Just finished this Saturday night. Was spending a "stay cation" at my great niece's house. There is no TV and so I was able to read and read I did. I'm so glad I did. The characters are so real and so is the language. She put the reader right smack in the middle of the action. I felt like I was Ava's best friend and she was telling me everything and I was rooting for everything to come out alright. Because of the economy of her writing style I was able to breeze through this wonderful book in a couple of evenings and now I'm diving into her next book: I Wish I Had A Red Dress! Pure joy.
Good reading. A page turner. I loved the issues brought up . The stigma of Hiv, of babies who are born to addicted mothers domestic violence &the. deceptive side of child sexual abuse. So many issues but it flowed with each chapter. You could hear the voices as you read. Good book club read
I dislike when black people are stereotyped as losers, drug dealers or drug abusers, and baby mommas without baby daddies. Seems most of the characters are a hot mess who have no prospects for the future.

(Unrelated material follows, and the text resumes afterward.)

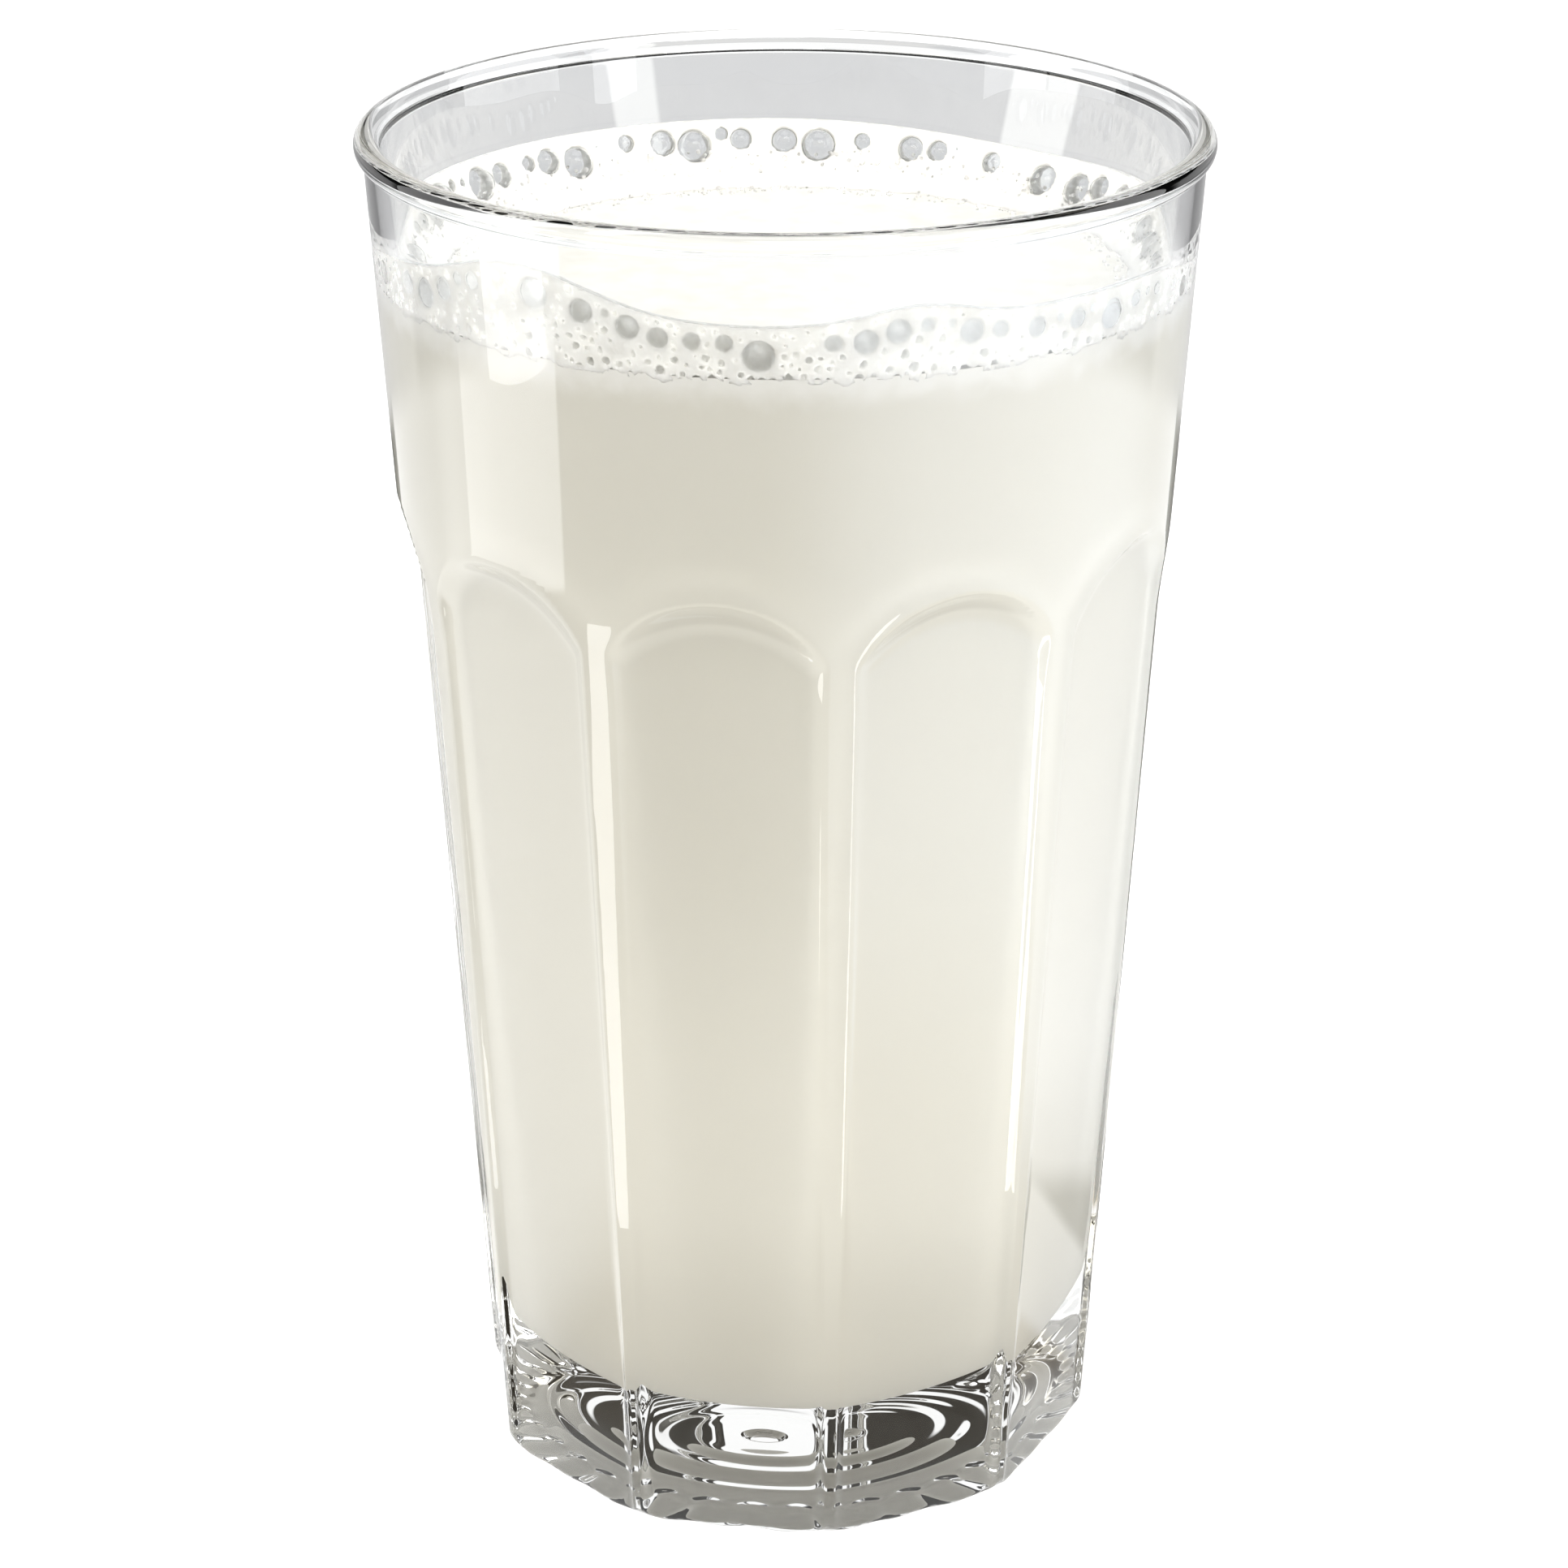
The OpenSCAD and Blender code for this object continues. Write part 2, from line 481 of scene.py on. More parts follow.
class GeometryTree(Wiring):
    """A Geometry Nodes tree with named inputs."""

    def __init__(self, name: str) -> None:
        """Starts the tree.

        Args:
            name: The tree's name.
        """
        super().__init__(bpy.data.node_groups.new(name, "GeometryNodeTree"))
        self.sockets: dict[str, str] = {}
        self.tree.interface.new_socket("Geometry", in_out="INPUT", socket_type="NodeSocketGeometry")
        self.tree.interface.new_socket("Geometry", in_out="OUTPUT", socket_type="NodeSocketGeometry")
        self.entry = self.add("NodeGroupInput")

    def ask(self, name: str, kind: Kind) -> Socket:
        """Adds a named input to the tree.

        Args:
            name: The input's name.
            kind: What it takes.

        Returns:
            The input as a socket inside the tree.
        """
        item = self.tree.interface.new_socket(name, in_out="INPUT", socket_type=kind.value)
        self.sockets[name] = item.identifier
        return self.entry.outputs[name]

    def position(self) -> list[Socket]:
        """Reads each point's place, as three sockets."""
        place = self.add("GeometryNodeInputPosition").outputs[0]
        return list(self.add("ShaderNodeSeparateXYZ", {0: place}).outputs)

    def vector(self, *parts: Socket) -> Socket:
        """Puts up to three parts together as a vector."""
        return self.add("ShaderNodeCombineXYZ", dict(enumerate(parts))).outputs[0]

    def square(self, value: Socket) -> Socket:
        """The square of a value."""
        return self.math("POWER", value, 2.0)

    def beyond(self, value: Socket, start: Socket, most: Socket) -> Socket:
        """How far a value lies beyond a start, from 0 up to a most."""
        return self.math("MINIMUM", self.math("MAXIMUM", self.math("SUBTRACT", value, start), 0.0), most)

    def fall(self, radius: Socket, run: Socket) -> Socket:
        """How far a round of a given radius has fallen after a run along its tangent."""
        left = self.math("SUBTRACT", self.square(radius), self.square(run))
        return self.math("SUBTRACT", radius, self.math("SQRT", self.math("MAXIMUM", left, 0.0)))

    def close(self, geometry: Socket) -> None:
        """Joins a geometry to the tree's output."""
        self.add("NodeGroupOutput", {0: geometry})

    def apply(self, piece: bpy.types.Object, values: dict[str, object]) -> bpy.types.Object:
        """Runs the tree on a piece and keeps the resulting mesh.

        Args:
            piece: The object that the tree starts from.
            values: A value for each named input.

        Returns:
            The piece, with a plain mesh.
        """
        modifier = piece.modifiers.new(self.tree.name, "NODES")
        modifier.node_group = self.tree
        for name, value in values.items():
            modifier[self.sockets[name]] = value
        return bake_nodes(piece)


def panelled_turning() -> GeometryTree:
    """Builds the tree that turns a section round the axis and presses flat, arched panels into it.

    One panel's share of the turn is shaped as a grid, then repeated round the axis.

    Returns:
        The tree.
    """
    tree = GeometryTree("panelled_turning")
    panels = tree.ask("Panels", Kind.INT)
    columns = tree.ask("Columns", Kind.INT)
    turn = tree.ask("Turn", Kind.FLOAT)
    flat_foot = tree.ask("Flat Foot", Kind.FLOAT)
    flat_slope = tree.ask("Flat Slope", Kind.FLOAT)
    arch_height = tree.ask("Arch Height", Kind.FLOAT)
    arch_radius = tree.ask("Arch Radius", Kind.FLOAT)
    scoop_radius = tree.ask("Scoop Radius", Kind.FLOAT)
    heel_radius = tree.ask("Heel Radius", Kind.FLOAT)
    rib_start = tree.ask("Rib Start", Kind.FLOAT)
    rib_slope = tree.ask("Rib Slope", Kind.FLOAT)
    rib_round = tree.ask("Rib Round", Kind.FLOAT)
    knurl_depth = tree.ask("Knurl Depth", Kind.FLOAT)
    knurl_count = tree.ask("Knurl Count", Kind.FLOAT)
    knurl_radius = tree.ask("Knurl Radius", Kind.FLOAT)
    softness = tree.ask("Softness", Kind.FLOAT)
    material = tree.ask("Material", Kind.MATERIAL)

    section = tree.entry.outputs[0]
    rows = tree.add("GeometryNodeAttributeDomainSize", {0: section}).outputs["Point Count"]
    lines = tree.math("ADD", columns, 1)
    grid = tree.add(
        "GeometryNodeMeshGrid", {"Size X": 1.0, "Size Y": 1.0, "Vertices X": lines, "Vertices Y": rows}
    ).outputs["Mesh"]
    across, along, _ = tree.position()
    row = tree.math("MULTIPLY", tree.math("ADD", along, 0.5), tree.math("SUBTRACT", rows, 1))
    sampled = tree.add(
        "GeometryNodeSampleIndex",
        {
            "Geometry": section,
            "Value": tree.add("GeometryNodeInputPosition").outputs[0],
            "Index": tree.math("ROUND", row),
        },
        data_type="FLOAT_VECTOR",
    ).outputs[0]
    point = tree.add("ShaderNodeSeparateXYZ", {0: sampled})
    radius, height = point.outputs[0], point.outputs[2]

    share = tree.math("DIVIDE", math.tau, panels)
    swing = tree.math("SINE", tree.math("MULTIPLY", across, math.tau))
    crowding = tree.math("MULTIPLY", swing, CROWDING / math.tau)
    angle = tree.math("MULTIPLY", tree.math("ADD", across, crowding), share)
    side = tree.math("MULTIPLY", radius, tree.math("SINE", angle))
    rise = tree.math("MAXIMUM", tree.math("SUBTRACT", height, arch_height), 0.0)
    reach = tree.math("SQRT", tree.math("ADD", tree.square(side), tree.square(rise)))
    arch = tree.fall(scoop_radius, tree.beyond(reach, arch_radius, scoop_radius))
    edge = tree.math("MULTIPLY_ADD", rib_slope, height, rib_start)
    flank = tree.fall(rib_round, tree.beyond(tree.math("ABSOLUTE", side), edge, rib_round))
    scoop = tree.math("MAXIMUM", arch, flank)
    inset = tree.fall(heel_radius, tree.beyond(heel_radius, height, heel_radius))
    flat = tree.math("MULTIPLY_ADD", flat_slope, height, flat_foot)
    pushed = tree.math("SUBTRACT", tree.math("ADD", flat, scoop), inset)
    limit = tree.math("DIVIDE", pushed, tree.math("COSINE", angle))
    pressed = tree.math("SMOOTH_MIN", radius, limit, softness)
    shaped = tree.math("MAXIMUM", tree.math("MINIMUM", pressed, radius), 0.0)

    from_ring = tree.math("ABSOLUTE", tree.math("SUBTRACT", radius, knurl_radius))
    whole_to, gone_past = 3.0 * MM, 7.0 * MM
    low_to, high_from = 1.0 * MM, 1.2 * MM
    ring = tree.ramp(from_ring, whole_to, gone_past, 1.0, 0.0)
    ring = tree.math("MULTIPLY", ring, tree.ramp(height, low_to, high_from, 1.0, 0.0))
    wave = tree.math("MULTIPLY_ADD", tree.math("SINE", tree.math("MULTIPLY", angle, knurl_count)), 0.5, 0.5)
    knurl = tree.math("MULTIPLY", tree.math("MULTIPLY", wave, ring), knurl_depth)
    bearing = tree.math("ADD", angle, turn)
    moved = tree.vector(
        tree.math("MULTIPLY", shaped, tree.math("COSINE", bearing)),
        tree.math("MULTIPLY", shaped, tree.math("SINE", bearing)),
        tree.math("ADD", height, knurl),
    )
    sector = tree.add("GeometryNodeSetPosition", {"Geometry": grid, "Position": moved}).outputs[0]

    spots = tree.add("GeometryNodePoints", {"Count": panels}).outputs[0]
    step = tree.math("MULTIPLY", tree.add("GeometryNodeInputIndex").outputs[0], share)
    spin = tree.add("ShaderNodeCombineXYZ", {2: step}).outputs[0]
    copies = tree.add(
        "GeometryNodeInstanceOnPoints", {"Points": spots, "Instance": sector, "Rotation": spin}
    ).outputs[0]
    joined = tree.add("GeometryNodeRealizeInstances", {0: copies}).outputs[0]
    merged = tree.add("GeometryNodeMergeByDistance", {"Geometry": joined, "Distance": 0.5e-6}).outputs[0]
    smooth = tree.add("GeometryNodeSetShadeSmooth", {"Geometry": merged, "Shade Smooth": True}).outputs[0]
    dressed = tree.add("GeometryNodeSetMaterial", {"Geometry": smooth, "Material": material}).outputs[0]
    tree.close(dressed)
    return tree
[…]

this is a gentle book about relationships and resilience in life, well-written and lovely characters... An enjoyable read..the only sex and violence is really understated but a trigger warning as there is indirect talk of child abuse.. although not the best book i have ever read, I like a book which makes me look at the world differently and this one did.
Loved the characters and the story line. Easy to follow. I could picture being brought up in the black town of Idlewild and years later trying to help mentor the young people. Loved this book. Can’t wait to Read Wish I Had A Red Dress.
This was a wonderful book. It was worth 3 or 4 times the amount I paid for it. Actually it was a frebee on my android but I would have paid actual cash for it if I had known it is as good as it is. I enjoyed the charactors, the writing was not too descriptive but for me that was enough. It made me think in a different way around an issue that I've thought about before but now I had a new, different perspective to view it from. Don't know if this is understandable but it made the sadness - happy, livable!I'll read this author again.